Legal News
U.S. Court Upholds Denial of “Humane Slaughter” Coverage to Birds
In light of investigations documenting extreme cruelty to birds in slaughter plants in Arkansas, West Virginia, and Maryland, the Humane Society of the United States and California-based East Bay Animal Advocates sued the U.S. Department of Agriculture on November 21, 2005, challenging the exclusion of poultry from the Humane Methods of Slaughter Act, and seeking to ensure that the birds are unconscious before being slaughtered. The lawsuit stated that poultry plants hang live birds injuriously in metal shackles, and subject them to paralyzing electric shocks, before cutting their necks and dumping them into tanks of scalding, feces-contaminated water while they are still alive.
However, U.S. District Court judge Marilyn Hall Patel dismissed the lawsuit in March, 2008, stating that in her opinion Congress “intended to exclude poultry from the definition of livestock when it enacted H.R. 8308,” the bill that became the Humane Methods of Slaughter Act in 1958.
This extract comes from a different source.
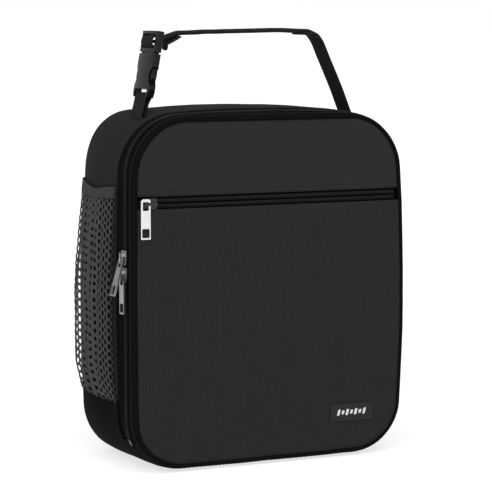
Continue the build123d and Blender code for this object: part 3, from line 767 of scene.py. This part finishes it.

In the mid-1990s, United Poultry Concerns led the campaign on behalf of legislation that would have extended federal “humane slaughter” coverage to poultry, who represent the majority of all animals slaughtered in USDA-inspected facilities – 9 billion of the 10 billion animals now being slaughtered each year, with millions more birds unaccounted for – only to meet with the same blunt object of defeat.
California Ballot Initiative Could Ban Battery Cages for Laying Hens
To put a measure on the November, 2008 California ballot that would ban barren battery cages for laying hens in the state, 433,971 valid signatures had to be gathered by the end of February. This goal appears to have been reached. Close to 90 percent of the 19 million hens used for egg production in California are stuffed in little wire cages stacked in long rows in dirty, windowless sheds, the size of football fields.
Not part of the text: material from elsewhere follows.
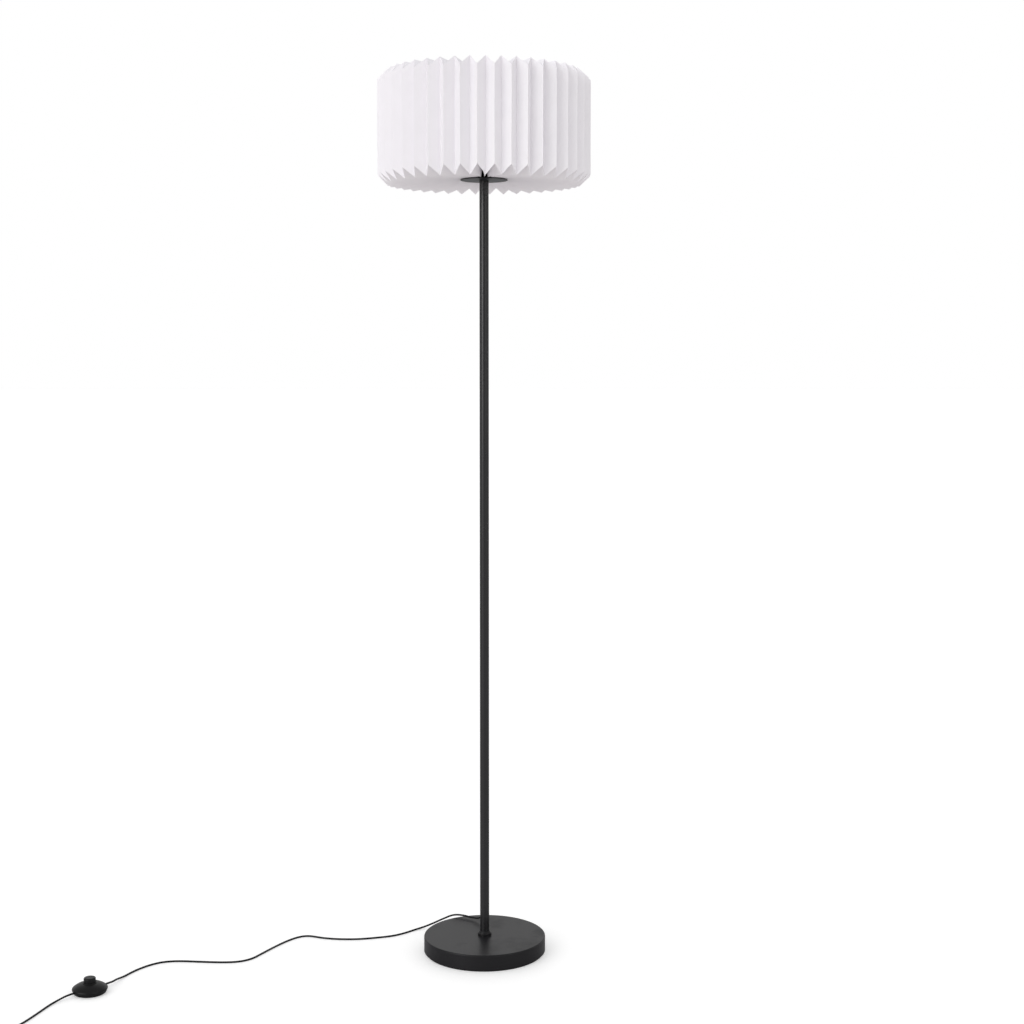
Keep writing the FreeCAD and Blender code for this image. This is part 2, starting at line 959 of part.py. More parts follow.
# The route's points, chosen by hand: out of the relief, over the base's edge and
# along the floor to the foot switch, then on to where the coil starts.
LAMP_TO_SWITCH = [
    (0.0, 28.0, 55.0),
    (0.0, 41.0, 55.0),
    (-3.0, 53.0, 46.0),
    (-10.0, 65.0, 35.5),
    (-24.0, 79.0, 32.0),
    (-40.0, 89.5, 33.0),
    (-58.0, 98.0, 31.5),
    (-76.0, 104.5, 22.0),
    (-95.0, 111.5, 11.0),
    (-112.0, 113.0, 3.5),
    (-128.0, 104.0, 1.6),
    (-147.0, 83.5, 1.6),
    (-168.0, 69.0, 1.6),
    (-192.0, 61.5, 1.6),
    (-224.0, 53.0, 1.6),
    (-258.0, 52.5, 1.6),
    (-288.0, 58.0, 1.6),
    (-305.0, 66.0, 1.6),
    (-320.0, 71.0, 1.6),
    (-336.0, 64.0, 1.6),
    (-354.0, 42.0, 1.6),
    (-372.0, 11.0, 1.6),
    (-388.0, -20.0, 1.6),
    (-401.0, -46.0, 1.6),
    (-420.0, -60.0, 1.6),
    (-446.0, -63.5, 1.6),
    (-486.0, -60.5, 1.6),
    (-526.0, -56.0, 1.6),
    (-553.0, -61.0, 1.6),
    (-573.0, -77.0, 1.6),
    (-591.0, -102.0, 1.6),
    (-603.5, -131.0, 1.7),
    (-611.0, -151.5, 5.0),
    (-613.84, -167.44, 6.5),
    (-623.74, -177.34, 6.5),
]
SWITCH_TO_COIL = [
    (-663.06, -216.66, 6.5),
    (-672.25, -225.85, 6.5),
    (-684.0, -238.0, 3.2),
    (-694.0, -256.0, 1.6),
    (-701.0, -282.0, 1.6),
    (-708.5, -308.0, 1.6),
    (-716.0, -331.5, 1.7),
    (-727.5, -355.5, 2.2),
    (-737.0, -384.0, 2.4),
]

COIL_LAYERS = (9, 9, 9, 8)  # quarter turns in each layer, drawn in and out by turns
COIL_RADIUS = 23.2
COIL_STEP = 1.12  # how far a quarter turn draws in
COIL_RISE = 3.8  # from one layer to the next


def arc_from(start, along, end):
    """The arc that leaves start in a direction and reaches end."""
    chord = end - start
    reach = chord.Length
    unit = chord * (1 / reach)
    side = along - unit * along.dot(unit)
    if side.Length < 1e-9:
        return Part.LineSegment(start, end).toShape()
    bulge = reach / 2 * math.tan(unit.getAngle(along) / 2)
    middle = (start + end) * 0.5 + side.normalize() * bulge
    return Part.Arc(start, middle, end).toShape()


def biarc(start, leaving, end, arriving):
    """Two arcs that share a tangent where they meet."""
    gap = end - start
    both = leaving + arriving
    bend = 2 * (1 - leaving.dot(arriving))
    lean = gap.dot(both)
    square = gap.dot(gap)
    reach = (-lean + math.sqrt(lean**2 + bend * square)) / bend
    meeting = (start + leaving * reach + end - arriving * reach) * 0.5
    crossing = (end - arriving * reach - start - leaving * reach).normalize()
    return [arc_from(start, leaving, meeting), arc_from(meeting, crossing, end)]


def coil_spots():
    """The coil's quarter-turn points: angle turned, radius and rise."""
    spots = [(0.0, COIL_RADIUS, 0.0)]
    inward = -1
    for layer, quarters in enumerate(COIL_LAYERS):
        for _ in range(quarters):
            turned_by, radius, rise = spots[-1]
            spots.append((turned_by + 90, radius + inward * COIL_STEP, rise))
        if layer < len(COIL_LAYERS) - 1:
            for _ in range(2):
                turned_by, radius, rise = spots[-1]
                spots.append((turned_by + 90, radius, rise + COIL_RISE / 2))
        inward = -inward
    return spots


def make_coil(start, heading):
    """Winds the cord that is put away, anticlockwise from a point and heading."""
    centre = start + Vector(math.cos(heading + math.pi / 2), math.sin(heading + math.pi / 2), 0) * COIL_RADIUS
    points = []
    for turned_by, radius, rise in coil_spots():
        angle = heading - math.pi / 2 + math.radians(turned_by)
        points.append(centre + Vector(radius * math.cos(angle), radius * math.sin(angle), rise))
    first = Vector(math.cos(heading), math.sin(heading), 0)
    last_angle = heading + math.radians(coil_spots()[-1][0])
    last = Vector(math.cos(last_angle), math.sin(last_angle), 0)
    tangents = [first]
    for before, after in zip(points, points[2:]):
        tangents.append((after - before).normalize())
    tangents.append(last)
    edges = []
    for index in range(len(points) - 1):
        edges += biarc(points[index], tangents[index], points[index + 1], tangents[index + 1])
    radius = size("cord_radius").number
    solid = tube_along(edges, radius)
    length = sum(edge.Length for edge in edges)
    exact = math.pi * radius**2 * length
    print(f"cord_coil: length {length:.1f}, volume ratio {solid.Volume / exact:.4f}")
    print(f"cord_coil: least gap to itself {least_gap(edges, radius):.2f}")
    piece = doc.addObject("Part::Feature", "cord_coil")
    piece.Shape = solid
    keep(piece, "cord_coil")
    return centre, points[-1], last


def least_gap(edges, radius):
    """The least air between two stretches of one tube, measured on points of its path."""
    walk, samples = 0.0, []
    for edge in edges:
        for point in edge.discretize(Number=5)[:-1]:
            samples.append((walk, point))
        walk += edge.Length
    apart = 6 * radius * math.pi
    gaps = [
        (q - p).Length - 2 * radius
        for i, (at, p) in enumerate(samples)
        for later, q in samples[i + 1 :]
        if later - at > apart
    ]
    return min(gaps)


def make_tie(centre):
    """A flat band round the coil's turns, on the side away from where the cord leaves."""
    inner = COIL_RADIUS - max(COIL_LAYERS) * COIL_STEP - size("cord_radius").number - 0.8
    outer = COIL_RADIUS + size("cord_radius").number + 0.8
    floor_gap = 0.6
    height = (len(COIL_LAYERS) - 1) * COIL_RISE + 2.4 + size("cord_radius").number + 0.5
    thick = 0.7
    body = new_body("coil_tie")
    sketch = add_sketch(body, "XZ_Plane")
    bend = 1.5

    def rounded(low_x, high_x, low_z, high_z, corner):
        return [
            (low_x + corner, low_z),
            (high_x - corner, low_z),
            (high_x, low_z + corner, corner),
            (high_x, high_z - corner),
            (high_x - corner, high_z, corner),
            (low_x + corner, high_z),
            (low_x, high_z - corner, corner),
            (low_x, low_z + corner),
            (low_x + corner, low_z, corner),
        ][:8] + []

    draw_closed(sketch, rounded(inner - thick, outer + thick, 0.0, height + thick, bend + thick))
    draw_closed(sketch, rounded(inner, outer, floor_gap, height, bend))
    feature = pad(body, sketch, 5.0, -2.5)
    feature.Reversed = False
    body.Placement = Placement(Vector(centre.x, centre.y, 0), Rotation(UP, -20))
    return body


def draw_closed(sketch, corners):
    """A rounded box's outline: the side that returns to the first corner is an arc."""
    first = corners[0]
    radius = abs(corners[2][2])
    start_index = sketch.GeometryCount
    draw_outline_from(sketch, [(*first[:2], radius)] + corners[1:], start_index)


def draw_outline_from(sketch, corners, _start):
    draw_outline(sketch, corners)


def make_plug(nose, heading):
    """A flat two-pin plug lying on the floor, its pins pointing along the heading."""
    half = size("plug_width") / 2
    length = size("plug_length")
    height = size("plug_height")
    body = new_body("plug_body")
    sketch = add_sketch(body, "XY_Plane")
    draw_outline(
        sketch,
        [
            (0, -5),
            (6, -6),
            (16, -half),
            (length, -half),
            (length, half),
            (16, half),
            (6, 6),
            (0, 5),
        ],
    )
    block = pad(body, sketch, height)
    doc.recompute()
    edges = [f"Edge{i + 1}" for i, edge in enumerate(block.Shape.Edges)]
    rounding = body.newObject("PartDesign::Fillet", "plug_rounding")
    rounding.Base = (block, edges)
    rounding.Radius = 1.8
    middle = size("plug_height") / 2
    relief = turned(
        "plug_relief",
        [
            (size("cord_radius") + snug, -14),
            (size("cord_radius") + 0.9, -14),
            (4.4, -0.1),
            (size("cord_radius") + snug, -0.1),
        ],
    )
    pins, sleeves = [], []
    for side in (-1, 1):
        across = side * size("pin_spacing").number / 2
        pin = cylinder(f"pin_{side + 1}", size("pin_radius"), size("pin_length") - 10, 0)
        sleeve = cylinder(f"pin_sleeve_{side + 1}", size("pin_radius") - 0.1, 10, 0)
        for rod, start in ((pin, length + 10), (sleeve, length)):
            rod.setExpression("Placement.Base.z", None)
            rod.Placement = Placement(
                Vector(start.number, across, middle.number), Rotation(Vector(0, 1, 0), 90)
            )
        pins.append(pin)
        sleeves.append(sleeve)
    turn = Rotation(UP, math.degrees(heading))
    floor_place = Vector(nose.x, nose.y, 0)
    for piece in (body, group("plug_pins", pins), group("plug_pin_sleeves", sleeves)):
        piece.Placement = Placement(floor_place, turn)
    relief.Placement = Placement(
        floor_place + Vector(0, 0, middle.number), turn * Rotation(Vector(0, 1, 0), 90)
    )


def make_cords():
    lead_offset = size("lead_offset").number
    outlet = size("outlet_height").number
    cord(
        "inner_lead",
        [
            (0, 28.0, outlet),
            (0, -lead_offset, outlet),
            (0, -lead_offset, outlet + 60),
            (0, 0, outlet + 150),
            (0, 0, lead_top.number),
        ],
        size("lead_bend").number,
    )
    cord("cord_to_switch", LAMP_TO_SWITCH)
    cord("cord_from_switch", SWITCH_TO_COIL)
    before, start = (Vector(*point) for point in SWITCH_TO_COIL[-2:])
    run = start - before
    heading = math.atan2(run.y, run.x)
    centre, end, along = make_coil(start, heading)
    make_tie(centre)
    middle = size("plug_height").number / 2
    tail = [(end + along * reach).x for reach in (0, 9, 24, 40, 50)]
    across = [(end + along * reach).y for reach in (0, 9, 24, 40, 50)]
    levels = (end.z, end.z, end.z - 2.2, middle + 0.4, middle)
    cord("cord_to_plug", list(zip(tail, across, levels)))
    nose = end + along * 64
    make_plug(nose, math.atan2(along.y, along.x))


# ---------------------------------------------------------------- doc checks and files


def write_pieces():
    doc.recompute()
    for item in doc.Objects:
        if "Invalid" in item.State or "Error" in item.State:
            raise RuntimeError(f"{item.Label} failed: {item.State}")
    for piece in pieces:
        if piece.Shape.isNull() or not piece.Shape.isValid():
            raise RuntimeError(f"{piece.Label} has no sound shape")
        piece.Shape.exportStep(f"parts/{piece.Label}.step")
    print(f"{len(pieces)} pieces written")


def build():
    make_base_cover()
    make_base_weight()
    make_base_pad()
    make_pole_collar()
    make_foot_fixings()
    make_pole()
    make_pole_joints()
    make_cord_relief()
    make_shade_support()
    make_lampholder()
    make_bulb()
    make_paper_shade()
    make_shade_rings()
    make_foot_switch()
    make_cords()
    write_pieces()


build()
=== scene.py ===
"""A floor lamp with a pleated paper lantern: shade, cord, finishes and studio."""

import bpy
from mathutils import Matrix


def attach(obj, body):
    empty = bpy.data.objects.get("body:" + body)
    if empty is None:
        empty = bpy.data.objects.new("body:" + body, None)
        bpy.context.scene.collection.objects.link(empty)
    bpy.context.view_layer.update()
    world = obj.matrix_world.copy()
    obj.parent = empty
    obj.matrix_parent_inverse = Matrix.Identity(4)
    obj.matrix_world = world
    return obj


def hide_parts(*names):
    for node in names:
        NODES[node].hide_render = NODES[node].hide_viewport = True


bl_info = {
    "name": "Paper Lantern Floor Lamp",
    "version": (1, 0, 0),
    "blender": (4, 5, 0),
    "location": "3D View > Sidebar > Lantern Lamp",
    "description": "Folds the paper shade, lays the cord and finishes every piece",
    "category": "Add Mesh",
}

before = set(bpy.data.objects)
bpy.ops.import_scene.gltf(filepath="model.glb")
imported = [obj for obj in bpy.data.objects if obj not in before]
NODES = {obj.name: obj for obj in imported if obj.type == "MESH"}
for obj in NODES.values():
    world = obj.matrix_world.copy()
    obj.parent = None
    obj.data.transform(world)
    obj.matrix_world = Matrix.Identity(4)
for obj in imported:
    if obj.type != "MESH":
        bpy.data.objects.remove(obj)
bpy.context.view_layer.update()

import math

import bpy
from bpy.props import FloatProperty, FloatVectorProperty, IntProperty, PointerProperty
from mathutils import Vector, noise

MM = 0.001

# ------------------------------------------------------------------ sizes and colours


def length(label, note, millimetres):
    return FloatProperty(
        name=label, description=note, default=millimetres * MM, unit="LENGTH", precision=4
    )


def colour(label, note, red, green, blue):
    return FloatVectorProperty(
        name=label, description=note, default=(red, green, blue), subtype="COLOR", min=0, max=1
    )


class ShadeSizes(bpy.types.PropertyGroup):
    pleats: IntProperty(name="Pleats", description="Outward folds round the shade", default=41)
    first_fold: FloatProperty(
        name="First fold",
        description="Turn from the front to the first outward fold",
        default=math.radians(6.3),
        unit="ROTATION",
    )
    ridge: length("Ridge radius", "From the axis to the outward folds", 182.5)
    valley: length("Valley radius", "From the axis to the inward folds", 166.0)
    hole: length("Hole radius", "The hole that the fans gather at", 35.0)
    seat_edge: length("Seat radius", "Where the lower fan meets the disc", 40.5)
    top: length("Top", "Height of the upper rim's points", 1524.8)
    bottom: length("Bottom", "Height of the lower rim's points", 1333.8)
    tuck: length("Tuck", "How far a rim's outward folds stop short of its points", 16.0)
    crown: length("Crown", "Height of the upper fan's folds at the hole", 1518.8)
    seat: length("Seat", "Height of the lower fan's folds on the disc", 1343.4)
    fan: length("Fan depth", "Depth of the gathered folds at the hole", 20.5)
    paper: length("Paper", "Thickness of the paper", 0.4)
    wander: length("Wander", "How far a hand-made fold strays from its line", 0.45)
    puff: length("Puff", "How far a panel bows between its folds", 0.5)
    sheet: colour("Paper colour", "Bleached washi paper", 0.885, 0.868, 0.9)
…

Absurdly, egg industry spokeswoman Joy Mench, director of the University of California’s Center for Animal Welfare, says an advantage of the caged environment is its cleanliness! Forget the cobwebs, floating debris and droning machinery, droppings plopped on hens’ backs from the cages above, encrusting the wires and accumulated in mountains beneath the cages. Forget the rodent droppings in the hens’ food, the excretory ammonia fumes burning into their eyes and lungs. Forget the cellulitis, respiratory infections and other diseases spawned in the presence of filth. Forget the corpses the hens use as footstools to relieve their feet from the chronic pain of wire floors.
Battery cages are hell on earth, but let no one be misled to think that the “cage-free” environment is humane. “Cage-free” hens are deprived of the outdoors. They typically live in darkened, crowded, ammonia-filled buildings, with nothing to do but lay their eggs and eat mash, until the survivors are dragged off to slaughter (or a live poultry market or a landfill) the same as their battery-caged sisters, of whom more than 5 billion are confined in cages around the world each year.
“Cage-free” hens are almost always debeaked. Why? Because bored chickens, deprived of outlets suited to their energies and interests, can be driven to peck at one another and, sadly, the “cage-free” environment is but a notch or two above the totally impoverished environment of the battery cage. As a result, some “cage-free” proponents are advocating beak trimming as an acceptable deterrent to beak-related injuries in the “cage-free” systems. Virtually all hens in all egg-production systems are debeaked at the hatchery – a brutal, painful surgery that “will always cause a deprivation of sensory input in the beak, an important source of information in birds” (Glatz, Beak Trimming, 2005, p. 77).